Mereka yang mengkhususkan keumuman itu dengan qiyas ini menggugurkan zakat pada selain makanan pokok. Tetapi mereka yang menguatkan keumuman, maka mereka mewajibkan juga pada selain itu selain yang dikecualikan oleh ijma.
Para ulama yang sepakat bahwa zakat wajib pada makanan pokok berbeda pendapat terkait penerapannya; apakah tanaman jenis tertentu itu sebagai makanan  pokok atau tidak, dan apakah dapat diqiyaskan dengan hasil tanaman yang telah disepakati atau tidak dapat diqiyaskan? Seperti perbedaan pandangan antara Imam Malik dengan Syafi’i terkait buah zaitun. Imam Malik berpendapat wajib zakat pada buah zaitun, sedangkan Imam Syafi’i dalam pendapat terakhirnya di Mesir menyatakan tidak kena zakat. Akar perbedaan ini adalah karena perbendaan pandangan apakah buah zaitun sebagai makanan pokok atau bukan?   
Wallahu a’lam.
Bersambung...
Wallahu a’lam, wa shallallahu ‘alaa nabiyyinaa Muhammad wa ‘alaa aalihi wa shahbihi wa sallam.
Marwan bin Musa
Maraji’: Fiqhus Sunnah (Syaikh Sayyid Sabiq), Tamamul Minnah (Syaikh M. Nashiruddin Al Albani), Maktabah Syamilah versi 3.45, dll.

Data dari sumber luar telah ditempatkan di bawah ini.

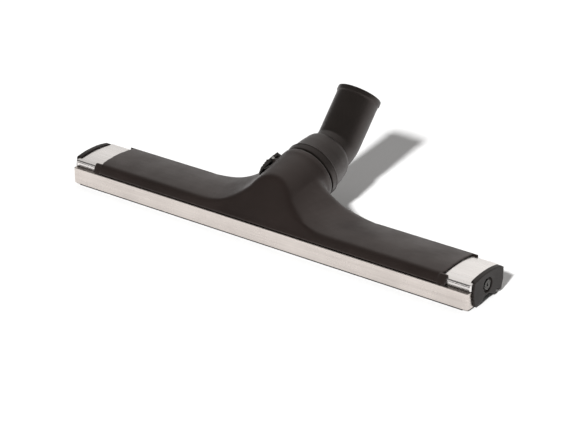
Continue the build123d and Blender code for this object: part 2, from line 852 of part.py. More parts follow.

[i] Jika seseorang membeli tanaman setelah tampak baiknya atau membeli buah setelah tampak baiknya, atau memilikinya dengan salah satu cara kepemilikan, maka tidak kena zakat.
[ii] Yaitu biji-bijian selain gandum dan sya’ir. Dinamakan demikian karena keadaannya yang disimpan dalam rumah seperti kacang adas, kacang hims, dsb.